Input: ("10.0.1.5/24", [("allow", "10.0.1.200/25"), ("allow", "10.0.1.1/25")])

Expected Output: True

Explanation: Both CIDRs are interpreted by prefix, so they cover the upper and lower halves of `10.0.1.0/24`. Together they remove the whole target.

Solution

def solution(target, rules):
    MAX32 = 0xFFFFFFFF

    def ip_to_int(ip):
        a, b, c, d = map(int, ip.split('.'))
        return (a << 24) | (b << 16) | (c << 8) | d

    def parse_cidr(cidr):
        ip_str, prefix_str = cidr.split('/')
        prefix = int(prefix_str)
        ip = ip_to_int(ip_str)

        if prefix == 0:
            start = 0
            end = MAX32
        else:
            mask = (MAX32 << (32 - prefix)) & MAX32
            start = ip & mask
            end = start | (MAX32 ^ mask)

        return start, end

    t_start, t_end = parse_cidr(target)
    remaining = [(t_start, t_end)]

    for rule_type, cidr in rules:
        r_start, r_end = parse_cidr(cidr)

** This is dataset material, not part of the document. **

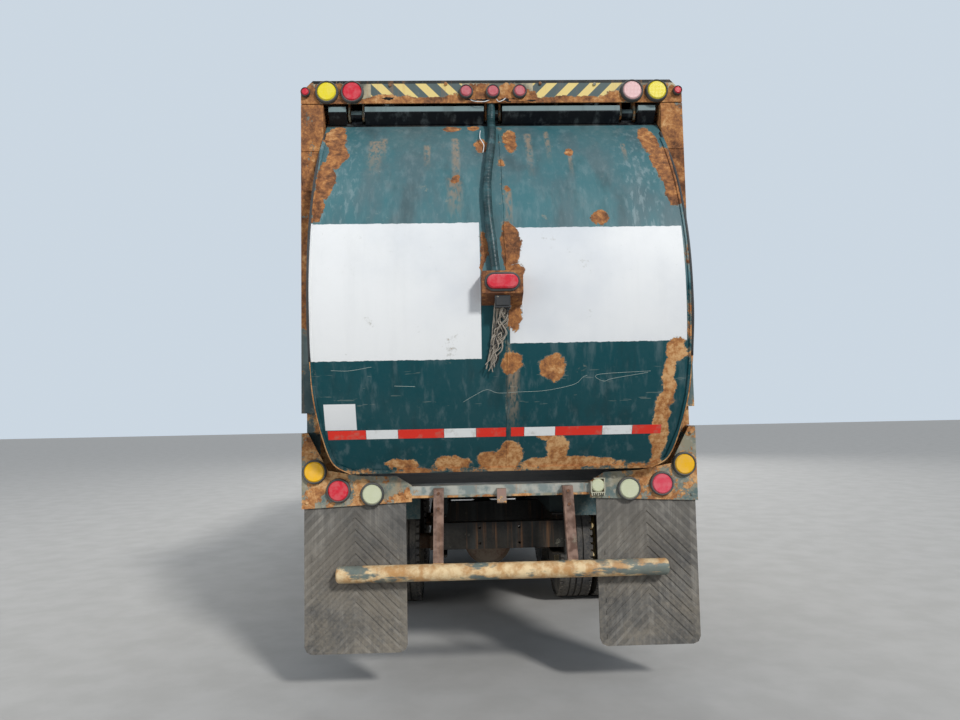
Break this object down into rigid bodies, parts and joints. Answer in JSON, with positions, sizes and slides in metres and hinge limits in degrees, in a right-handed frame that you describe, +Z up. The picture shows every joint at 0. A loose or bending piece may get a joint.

        if rule_type == 'deny':
            for a, b in remaining:
                if b < r_start:
                    continue
                if a > r_end:
                    break
                return False
        else:
            new_remaining = []
            for a, b in remaining:
                if b < r_start or a > r_end:
                    new_remaining.append((a, b))
                else:
                    if a < r_start:
                        new_remaining.append((a, r_start - 1))
                    if r_end < b:
                        new_remaining.append((r_end + 1, b))
            remaining = new_remaining
            if not remaining:
                return True

    return not remaining

Time complexity: O(r * k) where `r` is the number of rules and `k` is the number of remaining intervals at each step; worst-case O(r^2). Space complexity: O(r) worst-case for storing the disjoint remaining intervals.

Hints

  1. Convert each CIDR into an inclusive integer interval `[start, end]` using 32-bit IPv4 arithmetic.
  2. Maintain the uncanceled part of the target as a sorted list of disjoint intervals. An `allow` subtracts from these intervals, while a `deny` only needs to detect whether any interval overlaps.